Zum Hauptinhalt springen

Politik ohne Ethik

Von Peter Kampits

Gastkommentare

Es bedarf einer Rückkehr zu Tugenden, die seit der Antike das Fundament eines florierenden rechtsstaatlichen Gemeinwesens bilden.


Verfolgt man die jüngsten Geschehnisse der österreichischen Politik, so fällt auf, dass immer wieder von der Verfassung und vom Rechtsrahmen die Rede ist - eine strengere Befolgung von Gesetzen soll die Undurchsichtigkeit von Parteifinanzierungen aufhellen, Korruptionsanwälte und Untersuchungsausschüsse werden gefordert - eines aber fehlt: ein Hinweis auf die enge Verflechtung von Ethik und Politik.

Damit ist weder eine Moralisierung der Politik noch eine Politisierung der Moral gemeint, sondern schlicht und einfach die Forderung nach einer ethischen Grundsätzen folgenden Politik. Dabei ist es unerheblich, ob man der von Max Weber geforderten Unterscheidung von Gesinnungs- oder Verantwortungsethik folgt - beide sind im Grunde genommen eng miteinander verbunden. Es geht einfach darum, jene staatsmännischen Tugenden wieder aufleben zu lassen, die seit der Antike das Fundament eines florierenden rechtsstaatlichen Gemeinwesens bilden. Es bedarf keiner ausgeklügelten ethischen Theorien, sondern einer Rückkehr zu Prudentia (Klugheit), Fortitudo (Tapferkeit), Temperantia (Mäßigung) und Iustitia (Gerechtigkeit), sowohl für den Einzelnen als auch für Institutionen.

Dass sowohl Anständigkeit als auch Fairness dazugehören, wurde vor allem in den sozial orientierten politischen Theorien der Gegenwart immer wieder betont. Die ausschließliche Berufung auf gesetzliche Rahmenbedingungen und deren allfällige Rückkoppelung auf strafrechtlich zu ahndende Verfehlungen greift zu kurz. Darum ist die Forderung nach Epikie (Billigkeit) unverzichtbar, da sie dort, wo die Gesetze nicht wörtlich greifen können, für die Angemessenheit der gesetzlichen Entscheidungen sorgen kann. Wegweisend für die Politik wäre in diesem Zusammenhang das Gesellschaftsmodell der "Decent Society", das Avishai Margalit entworfen hat, mit der Hauptforderung, dass die Menschen durch Institutionen keinerlei Demütigungen erfahren.
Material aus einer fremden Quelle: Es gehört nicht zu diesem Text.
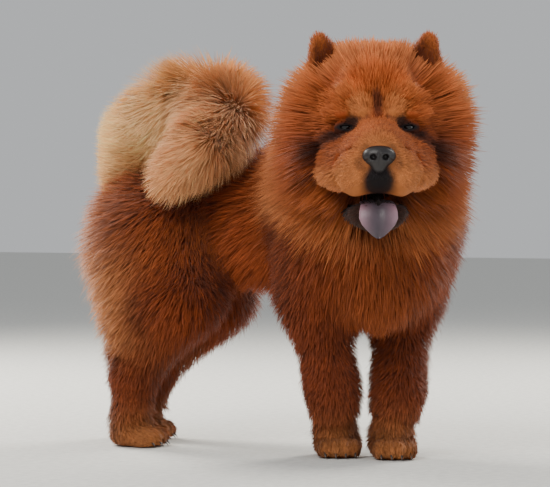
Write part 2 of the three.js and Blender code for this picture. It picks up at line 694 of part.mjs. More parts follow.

Im Gegensatz zu gesetzlichen Vorgaben kann Sittlichkeit nicht von außen auferlegt werden, sondern geht aus der autonomen Entscheidung des Einzelnen hervor - im äußersten Fall auch gegen die Verbindlichkeit des Gesetzes.

Die rechtliche Verantwortlichkeit ist gewöhnlich durch das staatliche Normensystem gesichert. Die politische Verantwortlichkeit hingegen wird nur selten von den Protagonisten übernommen und ist nur schwer einzufordern, da sie in erster Linie im Bereich des Ethisch-Moralischen angesiedelt ist und erst in zweiter Linie gesetzlich geahndet werden kann. Hinzu kommt, dass die Ahndungsmöglichkeiten, die der Gesetzgeber einräumt, im schlechtesten Fall nur diesem wieder zugutekommen können, weil auf politischer Ebene nicht das Volk die Regeln macht, sondern partikulare Interessen etwa der Parteien durch entsprechende Politik berücksichtigt werden. Dass man zum Beispiel bei Wahlspenden und Parteienfinanzierung überhaupt Offenlegung fordern muss, ist bereits ein Zeichen dafür, dass das System ethisch dringendst nachzubessern ist. Recht muss von der Ethik gestützt werden, Ethik bedarf des rechtlichen Schutzes. Die Ernennung von Bundeskanzlerin Brigitte Bierlein kann als Signal in diese Richtung angesehen werden.

Peter Kampits ist Gründungs- und Altdekan der Fakultät für Philosophie und Bildungswissenschaft an der Universität Wien.